As the August 2014 SEPA deadline looms, there is a keen interest from all SEPA stakeholders to understand the share of SEPA transactions as a percentage of the total volume of payments and direct debits in the SEPA zone. Generally the SEPA implementation rate is increasing, but as this article indicates (even based on May statistics) with just a month to go there is still plenty to do…
This post references statistics published at: ECB SEPA Quantitative Indicators.
SEPA Credit Transfers as a Percentage of all Credit Transfers:
- January 2014 – 83.13%
- February 2014 – 93.91%
- March 2014 – 95.65%
- April 2014 – 96.21%
- May 2014 – 96.86%
Clearly the February 2014 deadline was too optimistic. But in the immediate aftermath good momentum and impetus led to significant jumps in the number of SEPA Credit Transfer implementations. But check out the growth since March 2014!!! By my calculations in the 3 month period from March through to May SEPA Credit Transfers grew by just 1.21%. That is pretty dismal.
If we look at the ‘lagging’ countries, there is another worrying trend:
- Austria (86.6% *), Greece (88.5%), Germany (89.7%) – there are potentially 3 countries with just over 10% of their Credit Transfer activity happening in a non-SEPA compliant manner
- Italy (95.3%), France (95.8%) – these countries have seen very little growth in the last few months, when compared with other nations and previous growth patterns
- The Netherlands (96.1%) – the percentage of SEPA Credit Transfers has remained static since April 2014
* Percentage is unclear due to the Austrian niche payment product being included in the statistics
The intention here is not to paint a bleak picture, just to share the story behind the statistics.
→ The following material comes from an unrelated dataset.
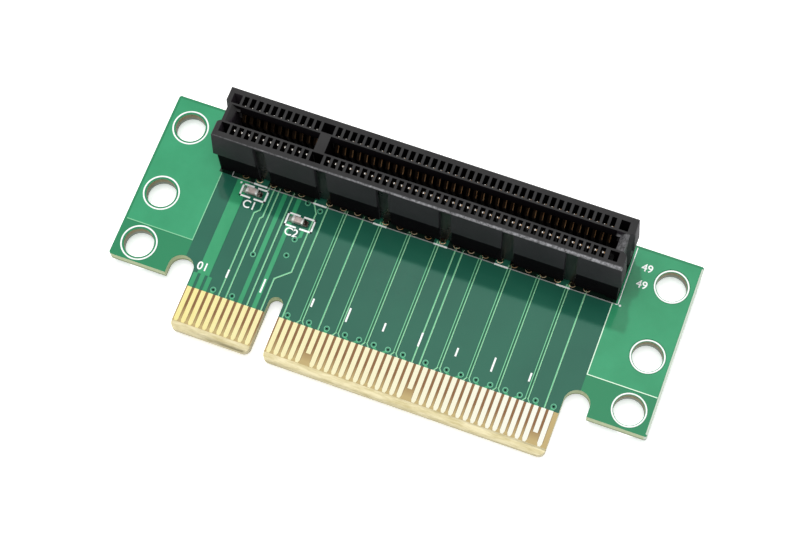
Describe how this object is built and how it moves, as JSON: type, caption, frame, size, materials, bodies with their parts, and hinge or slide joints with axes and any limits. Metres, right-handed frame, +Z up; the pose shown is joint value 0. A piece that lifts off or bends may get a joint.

Clearly there are some positives, there are 9 countries where the percentage of SEPA Credit Transfers is 100% !!!
SEPA Direct Debits as a Percentage of all Direct Debits:
- January 2014 – 60.23%
- February 2014 – 80.26%
- March 2014 – 82.6%
- April 2014 – 85.72%
- May 2014 – 88.19%
Lets start with the good news. There are 3 countries where the percentage of SEPA Direct Debits is 100%. The rest, unfortunately, is a complete mix. The following table shows the degree of variation:
- 60-69% – 2 countries
- 70-79% – 1 country
- 80-89% – 5 countries
- 90-99% – 4 countries
- 100% – 3 countries
Clearly, there is still a lot to do with regards to SEPA Direct Debits. The consensus is that the EPC made SEPA Direct Debit’s too complicated and this has somewhat ‘put off’ many companies. Overall each country has shown some progress in their SEPA direct debit implementation. There are 2 countries however worth noting:
- Ireland – The Irish Payment Services Organisation (IPSO) in agreement with the Central Bank of Ireland defined a national SEPA end date of 31st March 2014. So, this is one country where the deadline has come and gone and some of the direct debit transactions (1% in April, 0.4% in May, 2014) are still not SEPA compliant
- Cyprus – The SEPA Direct Debit percentage went from 24.6% in March to 84.7% in April, 2014. In May 2014 though, the percentage slipped back to 64%!! I’ve no idea what may have caused that!?!?!?!
Overall, there is a slow upward trend for SEPA direct debit implementation but time is once again clearly against us.
The figures for June 2014 should show SEPA Credit Transfers increasing overall to near 99%. The concern here is that there are a few countries where the statistics have been very slow or even static for the last few months. The EPC should be looking into what and why this is happening.
The greatest concern and focus area for the EPC should be SEPA direct debits. The EPC should be targeting those lagging countries and supporting their implementations to ensure minimal disruption to the SEPA zone after the August 2014 deadline. With a month to go, the EPC should be rolling up its sleeves and working directly with the responsible national organisation to ensure SEPA readiness.
In addition to this, I believe the EPC should review SEPA in Ireland. The EPC ought to have one eye on the landscape post August 2014. Considering that Ireland is a country where the SEPA deadline has passed, but it is not quite SEPA compliant – what are the lessons to be learnt? What is going well, what is not going well? With their findings from Ireland, the EPC should be using this as a reference for the rest of the SEPA zone. How can the EPC ensure that the remaining countries do not face the same issues / pain points as customers and suppliers in Ireland? To safeguard other European countries from the same issues as Ireland, this assessment should happen right away.